[Your instructions] Copy the data word for word, keeping every line.

[Collected material]
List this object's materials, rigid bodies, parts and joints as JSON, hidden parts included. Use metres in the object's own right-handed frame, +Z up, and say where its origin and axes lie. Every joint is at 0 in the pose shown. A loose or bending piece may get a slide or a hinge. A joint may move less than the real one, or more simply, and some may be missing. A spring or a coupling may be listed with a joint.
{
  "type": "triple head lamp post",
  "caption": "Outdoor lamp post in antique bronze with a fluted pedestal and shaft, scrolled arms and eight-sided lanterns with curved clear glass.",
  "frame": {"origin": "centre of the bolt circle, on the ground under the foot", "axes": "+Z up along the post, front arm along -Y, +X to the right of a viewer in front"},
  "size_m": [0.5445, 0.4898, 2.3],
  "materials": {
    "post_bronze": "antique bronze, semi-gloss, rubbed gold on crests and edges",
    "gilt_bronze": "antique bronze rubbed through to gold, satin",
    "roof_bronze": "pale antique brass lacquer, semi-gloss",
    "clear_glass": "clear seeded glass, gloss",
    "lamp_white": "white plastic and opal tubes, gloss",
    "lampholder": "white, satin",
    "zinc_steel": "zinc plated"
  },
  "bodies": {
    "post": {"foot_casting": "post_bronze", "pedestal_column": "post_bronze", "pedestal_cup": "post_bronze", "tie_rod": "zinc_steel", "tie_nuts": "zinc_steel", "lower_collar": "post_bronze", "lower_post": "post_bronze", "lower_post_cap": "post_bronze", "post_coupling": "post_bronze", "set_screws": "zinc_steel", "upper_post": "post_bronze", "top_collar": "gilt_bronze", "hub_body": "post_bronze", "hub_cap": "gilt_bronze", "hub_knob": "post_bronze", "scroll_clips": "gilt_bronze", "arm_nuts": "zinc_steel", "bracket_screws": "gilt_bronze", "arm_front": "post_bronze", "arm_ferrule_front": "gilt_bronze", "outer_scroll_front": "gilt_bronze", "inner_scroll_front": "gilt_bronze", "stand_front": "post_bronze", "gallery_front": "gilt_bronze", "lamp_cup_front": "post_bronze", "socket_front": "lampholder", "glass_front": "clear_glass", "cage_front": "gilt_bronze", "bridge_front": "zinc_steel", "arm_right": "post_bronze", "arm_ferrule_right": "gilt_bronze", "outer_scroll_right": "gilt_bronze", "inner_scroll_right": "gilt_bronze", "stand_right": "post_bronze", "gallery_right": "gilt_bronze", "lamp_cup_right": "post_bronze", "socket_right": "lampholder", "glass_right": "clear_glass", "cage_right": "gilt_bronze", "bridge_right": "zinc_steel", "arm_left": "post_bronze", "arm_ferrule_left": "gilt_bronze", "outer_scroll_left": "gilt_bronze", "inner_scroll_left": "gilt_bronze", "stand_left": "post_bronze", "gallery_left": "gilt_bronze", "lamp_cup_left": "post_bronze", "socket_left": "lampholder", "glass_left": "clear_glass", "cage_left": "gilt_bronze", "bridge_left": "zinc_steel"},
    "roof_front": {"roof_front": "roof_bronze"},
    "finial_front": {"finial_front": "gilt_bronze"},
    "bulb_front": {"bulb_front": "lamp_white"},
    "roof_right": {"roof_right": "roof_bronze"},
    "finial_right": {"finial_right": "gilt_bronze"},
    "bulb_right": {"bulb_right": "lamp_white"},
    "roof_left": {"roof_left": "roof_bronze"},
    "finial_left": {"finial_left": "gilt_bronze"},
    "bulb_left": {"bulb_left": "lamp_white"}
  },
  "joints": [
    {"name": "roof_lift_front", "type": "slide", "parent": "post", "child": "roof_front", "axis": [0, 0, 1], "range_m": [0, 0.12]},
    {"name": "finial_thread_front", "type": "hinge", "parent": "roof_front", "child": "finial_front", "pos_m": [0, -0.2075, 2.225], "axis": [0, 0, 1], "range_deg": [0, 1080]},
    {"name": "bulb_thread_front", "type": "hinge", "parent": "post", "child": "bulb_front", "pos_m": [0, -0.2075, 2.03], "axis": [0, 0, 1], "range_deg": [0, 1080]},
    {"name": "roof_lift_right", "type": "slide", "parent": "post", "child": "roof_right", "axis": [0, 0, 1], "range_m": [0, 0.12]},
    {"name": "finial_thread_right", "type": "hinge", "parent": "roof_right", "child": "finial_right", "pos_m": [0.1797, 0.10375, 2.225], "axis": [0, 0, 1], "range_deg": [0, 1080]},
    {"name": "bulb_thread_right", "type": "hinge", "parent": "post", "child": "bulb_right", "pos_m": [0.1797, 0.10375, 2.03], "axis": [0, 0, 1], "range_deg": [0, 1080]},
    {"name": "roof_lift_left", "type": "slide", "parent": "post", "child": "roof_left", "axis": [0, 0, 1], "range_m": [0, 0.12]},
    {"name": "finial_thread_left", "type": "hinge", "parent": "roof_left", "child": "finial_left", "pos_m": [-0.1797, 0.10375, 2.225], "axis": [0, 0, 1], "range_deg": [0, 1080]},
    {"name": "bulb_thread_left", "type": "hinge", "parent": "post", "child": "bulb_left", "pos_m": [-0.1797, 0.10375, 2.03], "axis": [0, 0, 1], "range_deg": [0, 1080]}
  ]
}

[Written response]
List this object's materials, rigid bodies, parts and joints as JSON, hidden parts included. Use metres in the object's own right-handed frame, +Z up, and say where its origin and axes lie. Every joint is at 0 in the pose shown. A loose or bending piece may get a slide or a hinge. A joint may move less than the real one, or more simply, and some may be missing. A spring or a coupling may be listed with a joint.
{
  "type": "triple head lamp post",
  "caption": "Outdoor lamp post in antique bronze with a fluted pedestal and shaft, scrolled arms and eight-sided lanterns with curved clear glass.",
  "frame": {"origin": "centre of the bolt circle, on the ground under the foot", "axes": "+Z up along the post, front arm along -Y, +X to the right of a viewer in front"},
  "size_m": [0.5445, 0.4898, 2.3],
  "materials": {
    "post_bronze": "antique bronze, semi-gloss, rubbed gold on crests and edges",
    "gilt_bronze": "antique bronze rubbed through to gold, satin",
    "roof_bronze": "pale antique brass lacquer, semi-gloss",
    "clear_glass": "clear seeded glass, gloss",
    "lamp_white": "white plastic and opal tubes, gloss",
    "lampholder": "white, satin",
    "zinc_steel": "zinc plated"
  },
  "bodies": {
    "post": {"foot_casting": "post_bronze", "pedestal_column": "post_bronze", "pedestal_cup": "post_bronze", "tie_rod": "zinc_steel", "tie_nuts": "zinc_steel", "lower_collar": "post_bronze", "lower_post": "post_bronze", "lower_post_cap": "post_bronze", "post_coupling": "post_bronze", "set_screws": "zinc_steel", "upper_post": "post_bronze", "top_collar": "gilt_bronze", "hub_body": "post_bronze", "hub_cap": "gilt_bronze", "hub_knob": "post_bronze", "scroll_clips": "gilt_bronze", "arm_nuts": "zinc_steel", "bracket_screws": "gilt_bronze", "arm_front": "post_bronze", "arm_ferrule_front": "gilt_bronze", "outer_scroll_front": "gilt_bronze", "inner_scroll_front": "gilt_bronze", "stand_front": "post_bronze", "gallery_front": "gilt_bronze", "lamp_cup_front": "post_bronze", "socket_front": "lampholder", "glass_front": "clear_glass", "cage_front": "gilt_bronze", "bridge_front": "zinc_steel", "arm_right": "post_bronze", "arm_ferrule_right": "gilt_bronze", "outer_scroll_right": "gilt_bronze", "inner_scroll_right": "gilt_bronze", "stand_right": "post_bronze", "gallery_right": "gilt_bronze", "lamp_cup_right": "post_bronze", "socket_right": "lampholder", "glass_right": "clear_glass", "cage_right": "gilt_bronze", "bridge_right": "zinc_steel", "arm_left": "post_bronze", "arm_ferrule_left": "gilt_bronze", "outer_scroll_left": "gilt_bronze", "inner_scroll_left": "gilt_bronze", "stand_left": "post_bronze", "gallery_left": "gilt_bronze", "lamp_cup_left": "post_bronze", "socket_left": "lampholder", "glass_left": "clear_glass", "cage_left": "gilt_bronze", "bridge_left": "zinc_steel"},
    "roof_front": {"roof_front": "roof_bronze"},
    "finial_front": {"finial_front": "gilt_bronze"},
    "bulb_front": {"bulb_front": "lamp_white"},
    "roof_right": {"roof_right": "roof_bronze"},
    "finial_right": {"finial_right": "gilt_bronze"},
    "bulb_right": {"bulb_right": "lamp_white"},
    "roof_left": {"roof_left": "roof_bronze"},
    "finial_left": {"finial_left": "gilt_bronze"},
    "bulb_left": {"bulb_left": "lamp_white"}
  },
  "joints": [
    {"name": "roof_lift_front", "type": "slide", "parent": "post", "child": "roof_front", "axis": [0, 0, 1], "range_m": [0, 0.12]},
    {"name": "finial_thread_front", "type": "hinge", "parent": "roof_front", "child": "finial_front", "pos_m": [0, -0.2075, 2.225], "axis": [0, 0, 1], "range_deg": [0, 1080]},
    {"name": "bulb_thread_front", "type": "hinge", "parent": "post", "child": "bulb_front", "pos_m": [0, -0.2075, 2.03], "axis": [0, 0, 1], "range_deg": [0, 1080]},
    {"name": "roof_lift_right", "type": "slide", "parent": "post", "child": "roof_right", "axis": [0, 0, 1], "range_m": [0, 0.12]},
    {"name": "finial_thread_right", "type": "hinge", "parent": "roof_right", "child": "finial_right", "pos_m": [0.1797, 0.10375, 2.225], "axis": [0, 0, 1], "range_deg": [0, 1080]},
    {"name": "bulb_thread_right", "type": "hinge", "parent": "post", "child": "bulb_right", "pos_m": [0.1797, 0.10375, 2.03], "axis": [0, 0, 1], "range_deg": [0, 1080]},
    {"name": "roof_lift_left", "type": "slide", "parent": "post", "child": "roof_left", "axis": [0, 0, 1], "range_m": [0, 0.12]},
    {"name": "finial_thread_left", "type": "hinge", "parent": "roof_left", "child": "finial_left", "pos_m": [-0.1797, 0.10375, 2.225], "axis": [0, 0, 1], "range_deg": [0, 1080]},
    {"name": "bulb_thread_left", "type": "hinge", "parent": "post", "child": "bulb_left", "pos_m": [-0.1797, 0.10375, 2.03], "axis": [0, 0, 1], "range_deg": [0, 1080]}
  ]
}